TestCases.test_cases |> Enum.map(fn {ins, _outs} -> Floki.parse(ins) end)

[                                                                                                                                                                                                                                                                                         
  [                                                                                                                                                                                                                                                                                       
    {"html", [],                                                                                                                                                                                                                                                                          
     [                                                                                                                                                                                                                                                                                    
       {"head", [], []},                                                                                                                                                                                                                                                                  
       {"body", [],                                                                                                                                                                                                                                                                       
        [{"a", [{"href", "javascript:alert('XSS');"}], ["Click here"]}]}                                                                                                                                                                                                                  
     ]}                                                                                                                                                                                                                                                                                   
  ],                                                                                                                                                                                                                                                                                      
  [                                                                                                                                                                                                                                                                                       
    {"html", [],                                                                                                                                                                                                                                                                          
     [                                                                                                                                                                                                                                                                                    
       {"head", [], []},                                                                                                                                                                                                                                                                  
       {"body", [],                                                                                                                                                                                                                                                                       
        [
          {"a", [{"href", "whatever"}, {"onclick", "alert('XSS');"}],
           ["Click here"]}
        ]}
     ]}
  ],
  [
    {"html", [],
     [
       {"head", [], []},
       {"body", [{"onload", "alert('XSS')"}], [{"p", [], ["Hello"]}]}
     ]}
  ],
  [
    {"html", [],
     [
       {"head", [], []},
       {"body", [], [{"img", [{"src", "javascript:alert('XSS');"}], []}]}
     ]}
  ],
  [
    {"html", [],
     [{"head", [], [{"script", [], ["alert('XSS');"]}]}, {"body", [], []}]}
  ],
...
]

Expected behavior

I'd expect that the output would match the the output of calling this without the html5ever parser, namely, that it'd just be the fragments themselves.

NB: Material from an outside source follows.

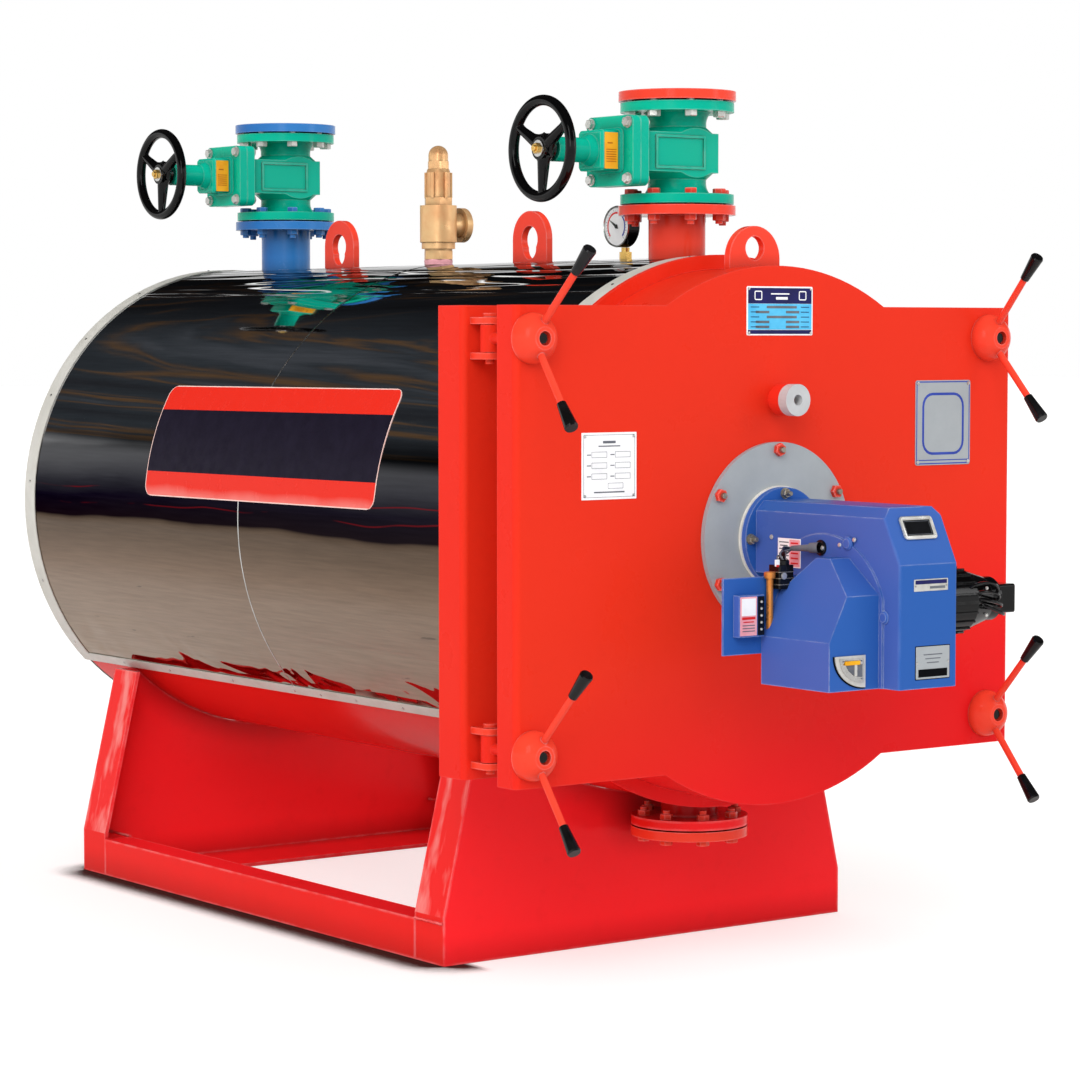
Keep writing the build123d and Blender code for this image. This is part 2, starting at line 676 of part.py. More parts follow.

philss commented 4 years ago

@andyleclair Thank you for opening the issue.

This is a problem that we have because we don't consider parsing fragments as something different, when we should. html5ever's parses fragments as full documents because we (floki) don't distinguish this when calling it.

I'm planning to add a Floki.parse_fragment to differ from the standard Floki.parse because the HTML specs treats them as different algorithms, and with this we can call the correct functions on html5ever's side.

This should be fixed once I finish the work on the internal parser (#204).

andyleclair commented 4 years ago

I see that this report got closed. Was there any resolution? We are currently handling the specific case of a fragment wrapped in the default wrapper, but I'd love to tear that code out

philss commented 4 years ago

@andyleclair it was not fixed. It's a known issue. I kept the issue fixed in the issues list, but I will let it open too.

Matsa59 commented 1 year ago

Is it really a problem from floki? After reading code I start to think it's from html5ever_elixir.